*REQUEST*
Output the lines below exactly, please, from the first line until the line with "Catmull-Rom curve through", counting both.

Collection entries
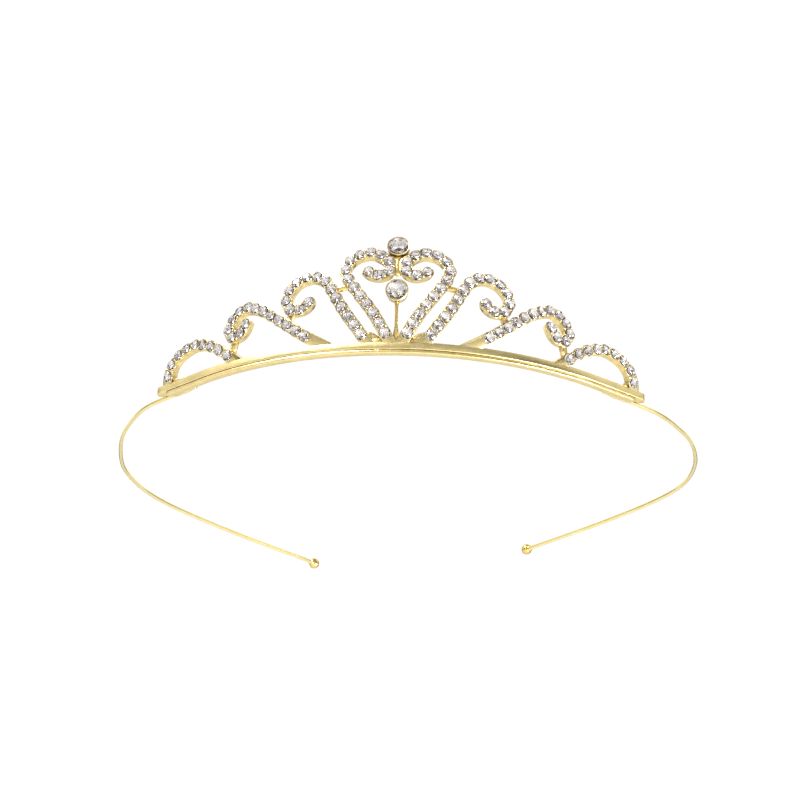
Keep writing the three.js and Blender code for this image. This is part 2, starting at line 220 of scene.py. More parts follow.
class Path:
    """A Catmull-Rom curve through points, measured by length."""

    def __init__(self, points, steps=24):
        p = np.array(points, float)
        padded = np.vstack([p[0], p, p[-1]])
        t = np.linspace(0, 1, steps, endpoint=False)[:, None]
        spans = []
        for p0, p1, p2, p3 in zip(padded, padded[1:], padded[2:], padded[3:]):
            v1 = (p2 - p0) / 2
            v2 = (p3 - p1) / 2
            cubic = 2 * p1 - 2 * p2 + v1 + v2
            square = 3 * p2 - 3 * p1 - 2 * v1 - v2
            spans.append(cubic * t**3 + square * t**2 + v1 * t + p1)
        self.points = np.vstack(spans + [p[-1:]])
        steps_long = np.linalg.norm(np.diff(self.points, axis=0), axis=1)
        self.lengths = np.concatenate([[0], np.cumsum(steps_long)])
        self.length = self.lengths[-1]

    def at(self, length):
        return np.array([np.interp(length, self.lengths, axis) for axis in self.points.T])

    def tangent(self, length):
        ahead = self.at(min(length + 0.05, self.length))
        behind = self.at(max(length - 0.05, 0))
        return (ahead - behind) / np.linalg.norm(ahead - behind)


# ---- mesh helpers ------------------------------------------------------------------------------


def make_mesh(name, verts, faces, uvs=None, smooth=True, material=None):
    """An object in metres from vertices in millimetres. uvs gives one (u, v) for each corner."""
    mesh = bpy.data.meshes.new(name)
    mesh.from_pydata([tuple(np.asarray(v) * MM) for v in verts], [], faces)
    if uvs is not None:
        layer = mesh.uv_layers.new(name="length")
        for face, corners in zip(mesh.polygons, uvs):
            for loop, uv in zip(face.loop_indices, corners):
                layer.data[loop].uv = uv
    mesh.shade_smooth() if smooth else mesh.shade_flat()
    piece = bpy.data.objects.new(name, mesh)
    bpy.context.scene.collection.objects.link(piece)
    if material:
        mesh.materials.append(material)
    return piece


def circle(radius, z, sides, offset=0):
    """Points on a circle at height z; offset turns it by a part of one side."""
    angles = [2 * math.pi * (i + offset) / sides for i in range(sides)]
    return [(radius * math.cos(a), radius * math.sin(a), z) for a in angles]


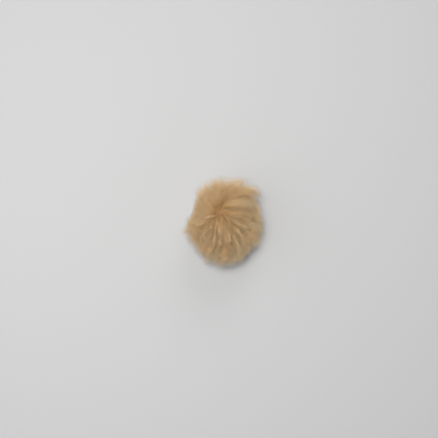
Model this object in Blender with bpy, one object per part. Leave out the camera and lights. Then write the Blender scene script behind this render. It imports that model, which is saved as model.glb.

*TASK ANSWER*
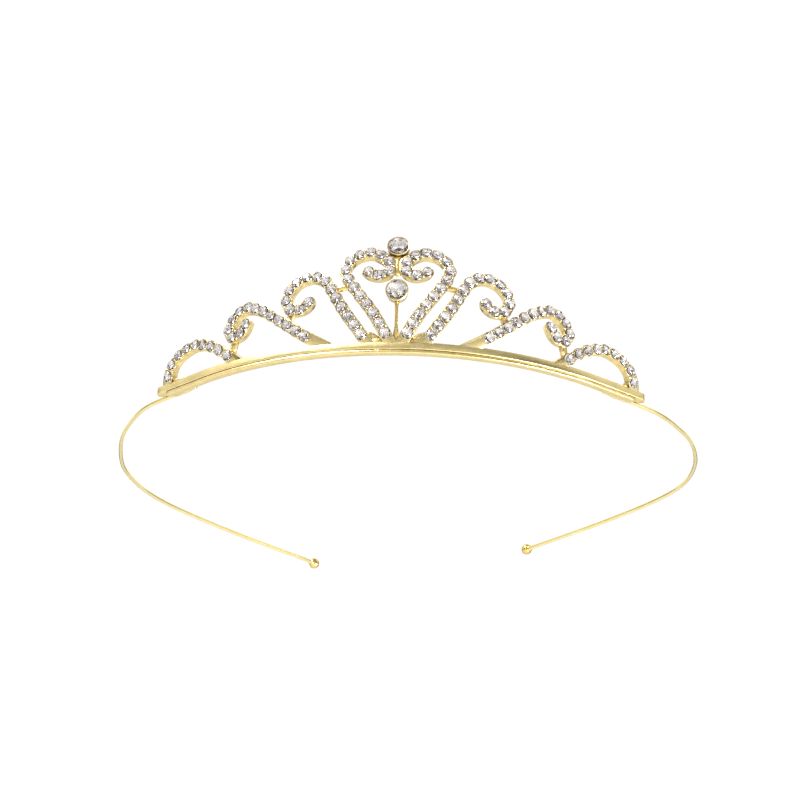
Keep writing the three.js and Blender code for this image. This is part 2, starting at line 220 of scene.py. More parts follow.
class Path:
    """A Catmull-Rom curve through points, measured by length."""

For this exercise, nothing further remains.